▶ _Exercise goal_
Output all the material that follows, exactly as given.

▶ _Collected data_
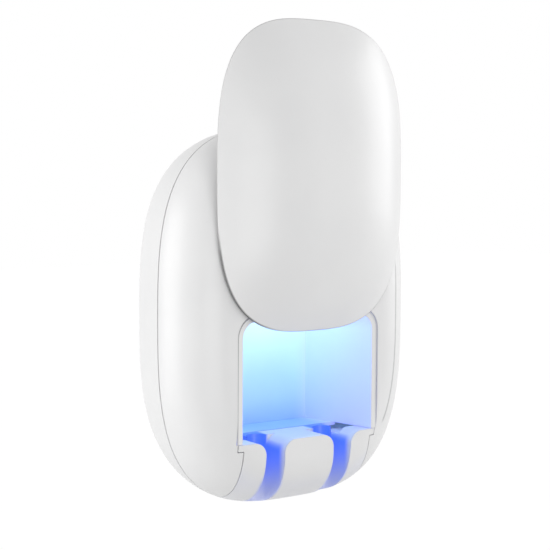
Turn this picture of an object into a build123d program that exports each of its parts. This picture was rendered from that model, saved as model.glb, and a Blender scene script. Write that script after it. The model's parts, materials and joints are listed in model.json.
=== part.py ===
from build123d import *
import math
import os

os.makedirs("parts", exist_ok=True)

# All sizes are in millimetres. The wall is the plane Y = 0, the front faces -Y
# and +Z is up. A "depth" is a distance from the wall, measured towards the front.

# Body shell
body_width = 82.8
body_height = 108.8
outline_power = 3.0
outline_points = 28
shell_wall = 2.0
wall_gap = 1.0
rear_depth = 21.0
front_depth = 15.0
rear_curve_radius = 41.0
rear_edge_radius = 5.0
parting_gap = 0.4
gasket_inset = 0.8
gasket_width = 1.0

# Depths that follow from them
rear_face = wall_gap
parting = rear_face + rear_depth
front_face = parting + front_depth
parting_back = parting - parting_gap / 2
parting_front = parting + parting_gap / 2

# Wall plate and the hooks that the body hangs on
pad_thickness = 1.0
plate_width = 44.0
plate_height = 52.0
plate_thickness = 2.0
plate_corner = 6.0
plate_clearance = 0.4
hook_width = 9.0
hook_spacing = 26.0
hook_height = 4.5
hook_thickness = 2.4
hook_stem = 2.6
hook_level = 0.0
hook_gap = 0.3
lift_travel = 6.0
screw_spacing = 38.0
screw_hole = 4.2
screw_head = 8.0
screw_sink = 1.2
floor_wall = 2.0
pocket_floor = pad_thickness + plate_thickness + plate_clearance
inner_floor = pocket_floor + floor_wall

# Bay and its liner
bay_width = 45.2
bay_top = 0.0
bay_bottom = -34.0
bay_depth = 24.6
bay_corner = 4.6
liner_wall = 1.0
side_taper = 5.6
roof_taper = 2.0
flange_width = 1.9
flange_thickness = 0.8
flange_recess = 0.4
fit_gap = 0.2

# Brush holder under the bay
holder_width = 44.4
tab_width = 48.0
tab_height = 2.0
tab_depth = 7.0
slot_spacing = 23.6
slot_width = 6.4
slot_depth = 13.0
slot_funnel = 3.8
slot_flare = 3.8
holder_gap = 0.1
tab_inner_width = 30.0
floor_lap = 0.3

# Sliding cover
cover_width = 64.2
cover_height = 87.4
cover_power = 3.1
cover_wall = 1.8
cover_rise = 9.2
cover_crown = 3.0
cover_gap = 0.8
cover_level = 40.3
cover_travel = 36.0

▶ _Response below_
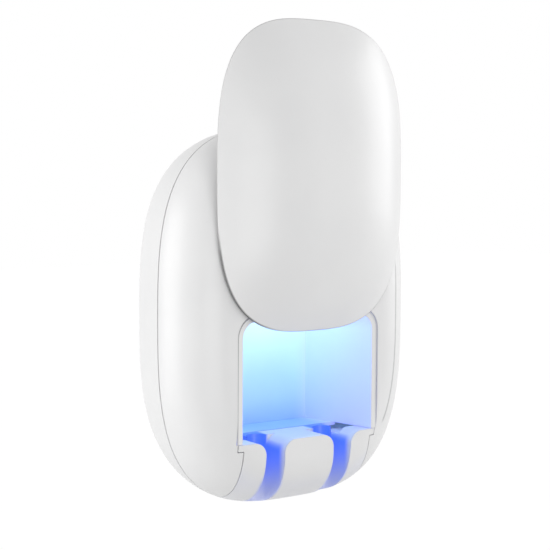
Turn this picture of an object into a build123d program that exports each of its parts. This picture was rendered from that model, saved as model.glb, and a Blender scene script. Write that script after it. The model's parts, materials and joints are listed in model.json.
=== part.py ===
from build123d import *
import math
import os

os.makedirs("parts", exist_ok=True)

# All sizes are in millimetres. The wall is the plane Y = 0, the front faces -Y
# and +Z is up. A "depth" is a distance from the wall, measured towards the front.

# Body shell
body_width = 82.8
body_height = 108.8
outline_power = 3.0
outline_points = 28
shell_wall = 2.0
wall_gap = 1.0
rear_depth = 21.0
front_depth = 15.0
rear_curve_radius = 41.0
rear_edge_radius = 5.0
parting_gap = 0.4
gasket_inset = 0.8
gasket_width = 1.0

# Depths that follow from them
rear_face = wall_gap
parting = rear_face + rear_depth
front_face = parting + front_depth
parting_back = parting - parting_gap / 2
parting_front = parting + parting_gap / 2

# Wall plate and the hooks that the body hangs on
pad_thickness = 1.0
plate_width = 44.0
plate_height = 52.0
plate_thickness = 2.0
plate_corner = 6.0
plate_clearance = 0.4
hook_width = 9.0
hook_spacing = 26.0
hook_height = 4.5
hook_thickness = 2.4
hook_stem = 2.6
hook_level = 0.0
hook_gap = 0.3
lift_travel = 6.0
screw_spacing = 38.0
screw_hole = 4.2
screw_head = 8.0
screw_sink = 1.2
floor_wall = 2.0
pocket_floor = pad_thickness + plate_thickness + plate_clearance
inner_floor = pocket_floor + floor_wall

# Bay and its liner
bay_width = 45.2
bay_top = 0.0
bay_bottom = -34.0
bay_depth = 24.6
bay_corner = 4.6
liner_wall = 1.0
side_taper = 5.6
roof_taper = 2.0
flange_width = 1.9
flange_thickness = 0.8
flange_recess = 0.4
fit_gap = 0.2

# Brush holder under the bay
holder_width = 44.4
tab_width = 48.0
tab_height = 2.0
tab_depth = 7.0
slot_spacing = 23.6
slot_width = 6.4
slot_depth = 13.0
slot_funnel = 3.8
slot_flare = 3.8
holder_gap = 0.1
tab_inner_width = 30.0
floor_lap = 0.3

# Sliding cover
cover_width = 64.2
cover_height = 87.4
cover_power = 3.1
cover_wall = 1.8
cover_rise = 9.2
cover_crown = 3.0
cover_gap = 0.8
cover_level = 40.3
cover_travel = 36.0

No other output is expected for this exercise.